Eddy Elfenbein provides regular market commentary and close analysis of his “buy list,” which you can own via his innovative and inexpensive ETF (CWS). When one of his stocks has a dip, he helps you to decide whether to buy more (Smucker? SJM). You cannot find a more honest and transparent process. Best of all, the choices regularly beat the market.

Time for gold? For those seeking a “haven” Merrill Lynch has some buy-rated gold stocks. (Lee Jackson).

Dividends and Yield

David Fish identifies some dividend streaks that are in danger.

Simply Safe Dividends likes Air Products and Chemicals (APD), a dividend aristocrat.

Personal Finance

Seeking Alpha Senior Editor Gil Weinreich has an interesting topic every day. His own commentary adds insight and ties together key current articles. My favorite this week was Retire Your Debt Before You Retire. He does a fine, well-sourced analysis of issues, including excessive reliance on Social Security, increasing health care costs, and modest retirement assets. As he typically does, Gil raises a point that is interesting both for individual investors and for financial advisors. I read his work every day.

Abnormal Returns has a different topic each day. I read them all, but individual investors might find the Wednesday focus most relevant. This week I especially appreciated the pointer to Bloomberg for how far $1 million will take you in retirement, with state-by-state advice.

Strategy

Ben Carlson takes up the question of when to sell your investments. It is a great list of considerations, quite close to what we do. He begins by dismissing the slogans and then gets to some key considerations:

What kind of investor are you?

What’s your time horizon?

Why did you buy in the first place?

The wonderful and terrifying thing about investing is that you have two opportunities to be right and two opportunities to be wrong on every trade or investment — when you buy and when you sell.

An intelligent investor spends some time up front before the buy occurs to consider when or why they would sell a holding. If you don’t have some pre-established rules, guidelines or systems in place to understand what your sell trigger will be you’re just guessing.

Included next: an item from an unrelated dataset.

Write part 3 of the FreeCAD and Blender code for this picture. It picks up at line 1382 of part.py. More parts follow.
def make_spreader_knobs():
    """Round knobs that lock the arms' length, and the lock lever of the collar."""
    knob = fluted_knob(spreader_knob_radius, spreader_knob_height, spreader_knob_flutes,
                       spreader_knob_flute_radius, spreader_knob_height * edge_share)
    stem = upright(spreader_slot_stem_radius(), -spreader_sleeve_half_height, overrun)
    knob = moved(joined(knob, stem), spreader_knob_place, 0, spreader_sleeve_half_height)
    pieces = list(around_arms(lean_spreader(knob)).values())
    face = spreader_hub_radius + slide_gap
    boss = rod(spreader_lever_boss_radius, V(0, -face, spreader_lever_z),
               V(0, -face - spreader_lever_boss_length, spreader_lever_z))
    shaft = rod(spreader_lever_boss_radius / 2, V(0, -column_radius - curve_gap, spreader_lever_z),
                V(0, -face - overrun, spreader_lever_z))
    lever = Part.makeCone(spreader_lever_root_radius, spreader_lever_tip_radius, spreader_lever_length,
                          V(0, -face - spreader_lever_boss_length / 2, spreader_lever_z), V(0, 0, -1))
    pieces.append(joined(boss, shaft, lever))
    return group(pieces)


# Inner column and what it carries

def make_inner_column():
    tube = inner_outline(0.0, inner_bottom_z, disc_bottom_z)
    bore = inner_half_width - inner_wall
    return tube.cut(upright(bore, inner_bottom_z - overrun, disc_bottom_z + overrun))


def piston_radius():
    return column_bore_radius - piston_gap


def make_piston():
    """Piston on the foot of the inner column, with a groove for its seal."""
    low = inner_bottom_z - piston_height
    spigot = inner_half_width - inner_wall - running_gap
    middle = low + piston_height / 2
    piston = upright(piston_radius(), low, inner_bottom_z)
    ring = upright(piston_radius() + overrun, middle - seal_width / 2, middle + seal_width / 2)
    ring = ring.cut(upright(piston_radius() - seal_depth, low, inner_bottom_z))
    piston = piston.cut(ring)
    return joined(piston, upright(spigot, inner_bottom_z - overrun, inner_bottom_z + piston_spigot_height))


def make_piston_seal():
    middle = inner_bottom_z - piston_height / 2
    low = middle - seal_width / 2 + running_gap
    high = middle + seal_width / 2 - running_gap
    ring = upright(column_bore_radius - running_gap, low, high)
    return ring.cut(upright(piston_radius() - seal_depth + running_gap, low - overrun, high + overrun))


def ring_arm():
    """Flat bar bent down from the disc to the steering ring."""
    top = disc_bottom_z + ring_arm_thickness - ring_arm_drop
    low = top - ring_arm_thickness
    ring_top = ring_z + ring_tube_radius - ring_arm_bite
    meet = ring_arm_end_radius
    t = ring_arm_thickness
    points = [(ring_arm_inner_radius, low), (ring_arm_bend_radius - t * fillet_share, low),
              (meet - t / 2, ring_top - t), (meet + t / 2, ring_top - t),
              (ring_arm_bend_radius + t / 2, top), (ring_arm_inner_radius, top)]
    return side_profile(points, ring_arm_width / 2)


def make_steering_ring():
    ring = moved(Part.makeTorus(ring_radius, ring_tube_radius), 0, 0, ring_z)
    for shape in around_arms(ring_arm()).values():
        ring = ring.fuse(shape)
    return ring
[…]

Read the full post to see the very helpful advice.

Watch out for….

… a bond surge? Brian Gilmartin analyzes TLT and notes the implied risk for stocks.

Noise. The two key articles are difficult to lay out here, so I urge you to read them in full. One comes up with the typical laundry list of “worries.” Chris Ciovacco provides the refutation. This stuff happens almost every day with a costly effect on the individual investor. The relative weakness in small stocks, or transports or whatever is seen as a dangerous divergence. If small stocks lead, the market is “frothy.” Here is one example from the posts:



Final Thoughts

Employment is the most important economic indicator — not because we have the best data, but because it hits so close to home. A job is part of one’s identity, sense of self-worth, and satisfaction with life. Concern about employment can be a constant stress, clearly affecting your spending and future plans.

Most people do not understand the overall magnitude of job losses. Since the monthly focus is on net job changes, we often ignore the underlying gross amounts. Nearly 30 million jobs are lost during a year. Even though more are created, the stress is under-estiamted. If you expand the effect to friends and family, the impact is even clearer.

So, what about the key questions? As usual in my “opinion” section, I will be frank about what I have personally concluded, but cannot cite all of the evidence. Most of this draws upon my past posts.

  • The economy is still running below trend, but there is almost no recession risk. State and local employment remains low. Some fiscal stimulus would be helpful
  • Tax changes can be part of an improved economic package. The problem is to create something sufficiently broad. Lower rates and fewer deductions helps to encourage marginal activity. It is nearly impossible to provide corporate assistance without addressing individual taxes. The pass through for partnerships solidly links the two, at least for small businesses.
  • There is a political consensus for some changes, like the repatriation of funds. Unless this is tied to other policies, it probably will not help much.
  • Solutions like a minimum wage increase are obvious to many—someone who works full time should earn more than the poverty level. That is the value proposition. The economic proposition recognizes the marginal cost of each employee. The minimum wage should be higher, but the exact level and pace of increase is a tough question. If we want a social safety net for low-income workers, there are other methods.
  • The Fed is correct to watch the tightness of the labor market. I hope they do it well.
  • I am very worried about the government data question. The idea of falsified data is completely wrong. There is a current idea about slashing the budget for key agencies. It is one thing to choose not to use experts in current decisions. It is another to cripple analysis for future generations.

[Some readers might enjoy my recent short paper, Getting Back in the Market. This has more specific suggestions about attractive stock sectors and good tactics. The Top Twelve Investor Pitfalls will help with your plan. Understanding Risk might also be of interest. All are free at your request from info at newarc dot com].

What worries me…

  • Misleading signals from ETF trading. People infer too much from small market moves and the attendant media coverage. It is mostly a game – and one which benefits the astute individual investor. I explained the dynamic here.
  • The debt ceiling game of chicken. Congressional leaders have confidence. Administration officials emphasize the importance of a “clean bill.” The President seems willing to use this as a bargaining chip. The Democrats are not saying much. I expect a solution, probably starting with an extension, but the participants are making it scary – just as in 2011.

…and what doesn’t

  • The Fed. That includes both rate increases at a reasonable pace and the planned balance sheet reduction. This week I updated my theoretical analysis of the balance sheet with a strong example. If you missed it, please take a look.
  • A near-term or seasonal market “correction”. Yes, it might happen, especially if investors are frightened. Worry is unprofitable because any seasonal effects are less important than the positive fundamentals. Most importantly, no one has a good record of accurately predicting corrections.